Grisenti: «Contro di me neanche una prova»

L'ex assessore pronto alla battaglia in appello. Ecco come si difenderà


Ubaldo Cordellini


TRENTO. «Nonostante un anno di intercettazioni e pedinamenti non è stata acquisita una sola prova certa dell'accordo corruttivo tra Silvano Grisenti, Fabrizio Collini e Stefano Oberosler». Gli avvocati di Grisenti, Vanni Ceola e Alessandro Melchionda, la bordata la sparano all'ultima pagina del ricorso in appello contro la condanna di Grisenti a 4 mesi per corruzione impropria.

Il processo d'appello si terrà il 14 ottobre e già si preannuncia un'aspra battaglia. Per quanto riguarda l'accusa, i pubblici ministeri del primo grado, Pasquale Profiti e Alessia Silvi, sono stati applicati alla Procura generale proprio per seguire il processo Grisenti. Anche la difesa ha messo in campo le sue armi migliori. Dall'esito del processo dipende anche il futuro in politica di Silvano Grisenti, che si è dimesso dalla presidenza dell'A22 all'indomani dell'esplosione dell'inchiesta Giano bifronte, il 16 settembre 2008. Quel giorno, la Guardia di Finanza arrestò imprenditori, presidenti di società a pubbliche e professionisti, ipotizzando un vasto sistema di corruttela organizzato per pilotare gli appalti in Trentino. Al centro dell'inchiesta c'erano i rapporti tra Grisenti e l'imprenditore Fabrizio Collini, che ha patteggiato e si è tolto la vita successivamente.
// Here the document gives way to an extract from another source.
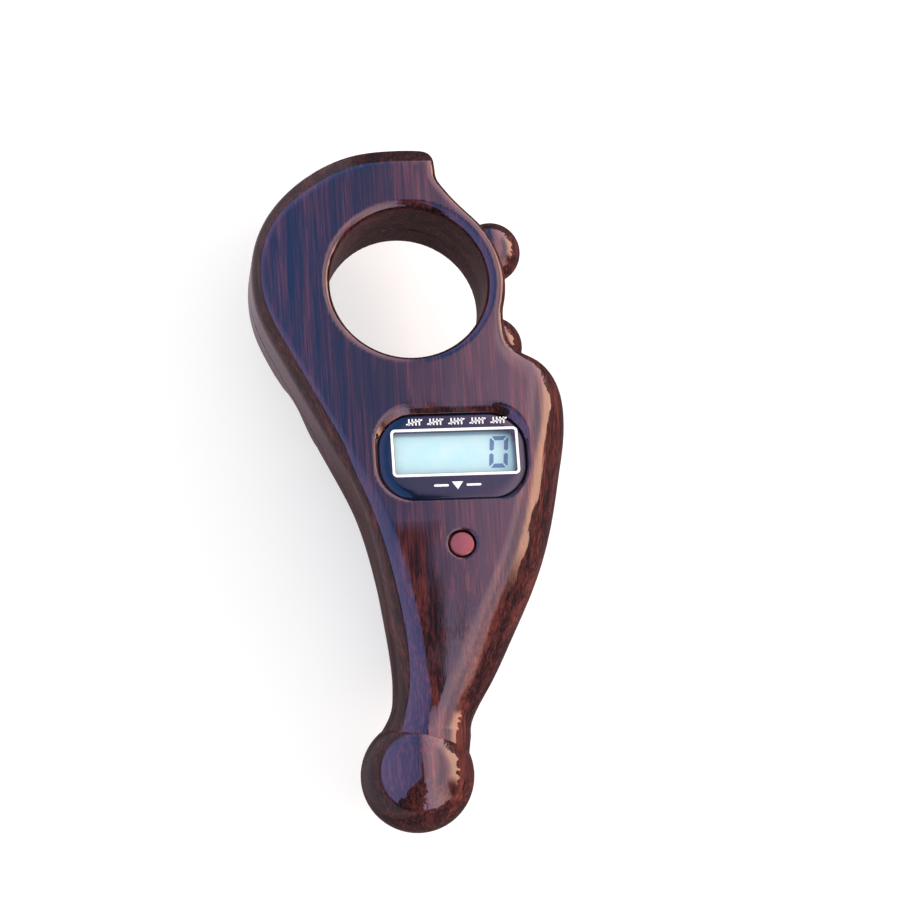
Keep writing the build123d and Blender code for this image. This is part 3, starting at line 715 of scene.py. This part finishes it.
# ---------- node materials ----------
class Nodes:
    """A short way to write a node tree: each call adds a node and returns the socket that it gives."""

    def __init__(self, tree):
        self.tree = tree
        tree.nodes.clear()

    def add(self, kind, **settings):
        node = self.tree.nodes.new(kind)
        for key, value in settings.items():
            setattr(node, key, value)
        return node

    def put(self, value, socket):
        if isinstance(value, bpy.types.NodeSocket):
            self.tree.links.new(value, socket)
        elif value is not None:
            socket.default_value = value

    def math(self, operation, a, b=None, clamp=False):
        node = self.add("ShaderNodeMath", operation=operation, use_clamp=clamp)
        self.put(a, node.inputs[0])
        self.put(b, node.inputs[1])
        return node.outputs[0]

    def between(self, value, low, high):
        """0 below low, 1 above high, smooth in between."""
        node = self.add("ShaderNodeMapRange", interpolation_type="SMOOTHSTEP")
        for socket, part in zip(("Value", "From Min", "From Max"), (value, low, high)):
            self.put(part, node.inputs[socket])
        return node.outputs[0]

    def mix(self, share, a, b, blend="MIX"):
        node = self.add("ShaderNodeMix", data_type="RGBA", blend_type=blend)
        self.put(share, node.inputs[0])
        self.put(a, node.inputs[6])
        self.put(b, node.inputs[7])
        return node.outputs[2]

    def ramp(self, value, *stops):
        node = self.add("ShaderNodeValToRGB")
        elements = node.color_ramp.elements
        while len(elements) < len(stops):
            elements.new(0.5)
        for element, (place, colour) in zip(elements, stops):
            element.position = place
            element.color = (*colour, 1)
        self.put(value, node.inputs[0])
        return node.outputs[0]

    def place(self, scale, turn=(0, 0, 0)):
        """The object's own coordinates in millimetres times the scale along each axis."""
        where = self.add("ShaderNodeTexCoord").outputs["Object"]
        mapping = self.add("ShaderNodeMapping")
        self.put(where, mapping.inputs["Vector"])
        mapping.inputs["Scale"].default_value = [1000 * k for k in scale]
        mapping.inputs["Rotation"].default_value = turn
        return mapping.outputs[0]

    def noise(self, vector, detail=4.0, roughness=0.55, distortion=0.0):
        node = self.add("ShaderNodeTexNoise")
        self.put(vector, node.inputs["Vector"])
        node.inputs["Scale"].default_value = 1.0
        node.inputs["Detail"].default_value = detail
        node.inputs["Roughness"].default_value = roughness
        node.inputs["Distortion"].default_value = distortion
        return node.outputs["Fac"]

    def bump(self, height, strength, distance, normal=None):
        node = self.add("ShaderNodeBump")
        self.put(normal, node.inputs["Normal"])
        node.inputs["Strength"].default_value = strength
        node.inputs["Distance"].default_value = distance * MM
        self.put(height, node.inputs["Height"])
        return node.outputs[0]

    def split(self, vector):
        """The vector's x, y and z."""
        node = self.add("ShaderNodeSeparateXYZ")
        self.put(vector, node.inputs[0])
        return node.outputs

    def by_ray(self, soft, mirrored):
        """One shader for soft light and another for what shiny surfaces mirror."""
        node = self.add("ShaderNodeMixShader")
        self.put(self.add("ShaderNodeLightPath").outputs["Is Glossy Ray"], node.inputs[0])
        self.put(soft, node.inputs[1])
        self.put(mirrored, node.inputs[2])
        return node.outputs[0]

    def surface(self, **inputs):
        """The final shader, with its sockets given by name; underscores stand for spaces."""
        node = self.add("ShaderNodeBsdfPrincipled")
        for key, value in inputs.items():
            self.put(value, node.inputs[key.replace("_", " ")])
        output = self.add("ShaderNodeOutputMaterial")
        self.put(node.outputs[0], output.inputs[0])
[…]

Alla fine, Grisenti è stato condannato a 4 mesi di reclusione per corruzione impropria dal giudice Carlo Ancona. Secondo il giudice, Grisenti avrebbe ricevuto la sponsorizzazione del valore di 24 mila euro da Collini a favore dell'Associazione sportiva pattinatori di Trento e un'altra sponsorizzazione da 150 mila euro dall'altro imprenditore Stefano Oberosler a favore del Gruppo sportivo pallamano di Mezzocorona. Secondo il giudice, in cambio di queste sponsorizzazioni Grisenti avrebbe inserito, legittimamente del resto, le due imprese nella cordata guidata dall'A22 che doveva partecipare alla gara per l'autostrada Nogara mare, poi vinta proprio dall'A22.

Gli avvocati Ceola e Melchionda cercano di ribaltare nelle 35 pagine dei motivi d'appello tutte le argomentazioni del giudice e dell'accusa. In primo luogo, cercano di restituire a Grisenti un'immagine di politico responsabile: «Con un senso di grande serietà e sensibilità istituzionale, non appena ebbe notizia del suo coinvolgimento nelle indagini, Grisenti non esitò a farsi da parte e, pur sicuro della propria innocenza e, nel contempo, consapevole di esporsi in tal modo al rischio di maliziose illazioni volte a presentare tale scelta come un'implicita ammissione di responsabilità, presentò subito le dimissioni dalla presidenza della società Autobrennero al fine di evitare che il minimo sospetto sul suo operato potesse condizionare negativamente l'immagine e l'attività della società».

I difensori sostengono che «l'ampio e pesante quadro di accuse è stato drasticamente smantellato dalla corposa sentenza del giudice per l'udienza preliminare». Gli avvocati, però, ricordano un giudizio tutt'altro che benevolo sui rapporti tra Grisenti e gli imprenditori coinvolti: «La lettura delle trascrizioni delle telefonate pare lo specchio di un mondo pettegolo e addirittura querulo in cui si parla di scelte di spesa che devono essere prese da altri, in termini di retroscena o di critica, ma mai (almeno in apparenza) di contrattazione in vista di accordi».

Quanto alla condanna i difensori osservano: «Il giudizio finale di condanna è erroneo e infondato sia perché basato su premesse giuridiche inesatte sia, comunque, perché non conforme ai fatti accertati nel processo». Per la difesa, infatti, non ci sarebbe stato alcuno scambio. Cioè Grisenti non avrebbe dato nulla in cambio delle sponsorizzazioni versate da Collini e Oberosler.